A few years ago, our youngest child graduated from college. At his graduation we heard a remarkable story, given by the speaker of the day. You may know the speaker. His name is Byron Pitts, and he is a CBS News correspondent. Pitts spoke with humor and love of this faith and of his mother who raised him alone. He arrived at college functionally illiterate. He got through high school, as he said, ‘living in disguise’. But his college English teacher confronted him, saying: “Mr. Pitts you are wasting my time and the government’s money. You are not (college) material, and you should not be here”. So, the next day Pitts went to the administration building to drop out. He was sitting on the steps. An instructor in the writing lab, who knew him, went over to him and asked him what was wrong. As he said, ‘having nothing to lose, I told her.’ All she said was, “promise me you will not leave today”. He did. The next day, and every day after all year, he went to her office. She counseled and coached him. She gave him the chance to learn to read. She helped him conquer his stuttering. He has gone on to a great life, professional success, and personal happiness.
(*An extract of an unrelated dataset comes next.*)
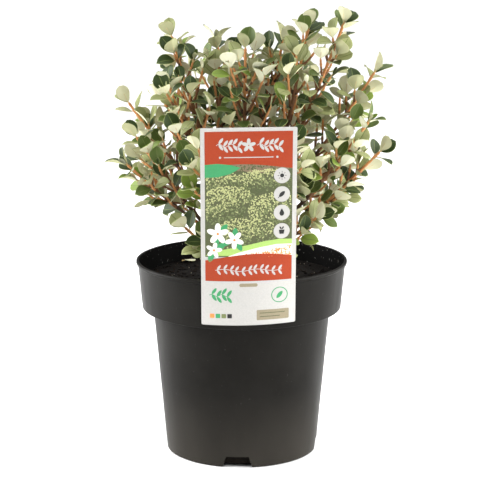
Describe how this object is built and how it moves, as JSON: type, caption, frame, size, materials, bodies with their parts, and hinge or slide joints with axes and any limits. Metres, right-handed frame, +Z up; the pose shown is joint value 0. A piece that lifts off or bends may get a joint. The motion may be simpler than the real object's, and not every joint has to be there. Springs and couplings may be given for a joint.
{
  "type": "potted correa shrub",
  "caption": "Young evergreen shrub of many fanned stems with small round felted leaves, in a round moulded nursery pot with a card hooked over its lip.",
  "frame": {"origin": "centre of the pot's flat underside", "axes": "+Z up along the pot's axis; -Y towards the side that carries the card"},
  "size_m": [0.2378, 0.2016, 0.3708],
  "materials": {
    "pot_plastic": "satin charcoal moulded plastic with light scuffs",
    "potting_mix": "dark moist bark-based mix",
    "card": "thin white printed plastic sheet",
    "bark": "orange-brown felted young bark, browner on older stems",
    "foliage": "leathery leaves, green above and pale grey-green felted below"
  },
  "bodies": {
    "root": {"pot": "pot_plastic", "potting_mix": "potting_mix", "care_card": "card", "card_tongue": "card", "trunk": "bark", "bough_left_low": "bark", "bough_left_mid": "bark", "bough_left_high": "bark", "bough_centre": "bark", "bough_right_high": "bark", "bough_right_mid": "bark", "bough_right_low": "bark", "bough_back_left": "bark", "bough_back_mid": "bark", "bough_back_right": "bark", "bough_front_left": "bark", "bough_front_right": "bark", "bough_left_side": "bark", "bough_left_inner": "bark", "bough_right_inner": "bark", "bough_right_top": "bark", "bough_right_side": "bark", "bough_back_left_low": "bark", "bough_back_right_low": "bark", "bough_back_inner": "bark", "bough_left_low_side": "bark", "bough_right_low_side": "bark", "bough_low_left": "bark", "bough_low_right": "bark", "foliage_left_low": "foliage", "foliage_left_mid": "foliage", "foliage_left_high": "foliage", "foliage_centre": "foliage", "foliage_right_high": "foliage", "foliage_right_mid": "foliage", "foliage_right_low": "foliage", "foliage_back_left": "foliage", "foliage_back_mid": "foliage", "foliage_back_right": "foliage", "foliage_front_left": "foliage", "foliage_front_right": "foliage", "foliage_left_side": "foliage", "foliage_left_inner": "foliage", "foliage_right_inner": "foliage", "foliage_right_top": "foliage", "foliage_right_side": "foliage", "foliage_back_left_low": "foliage", "foliage_back_right_low": "foliage", "foliage_back_inner": "foliage", "foliage_left_low_side": "foliage", "foliage_right_low_side": "foliage", "foliage_low_left": "foliage", "foliage_low_right": "foliage"}
  },
  "joints": []
}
That is what can happen in the presence…In the presence of a divine parental report card, who is the Christ, one with the Father, in whom there is everlasting recreation, everlasting redemption, everlasting resistance. Christ, through for and in whom none shall be left behind.

A presence in absence and an absence in presence to be sure, but a divine presence nonetheless. Presence with the swing of the bat. Presence with the feathering of the oar. Presence with the harmony of the choir. Presence, presence, presence…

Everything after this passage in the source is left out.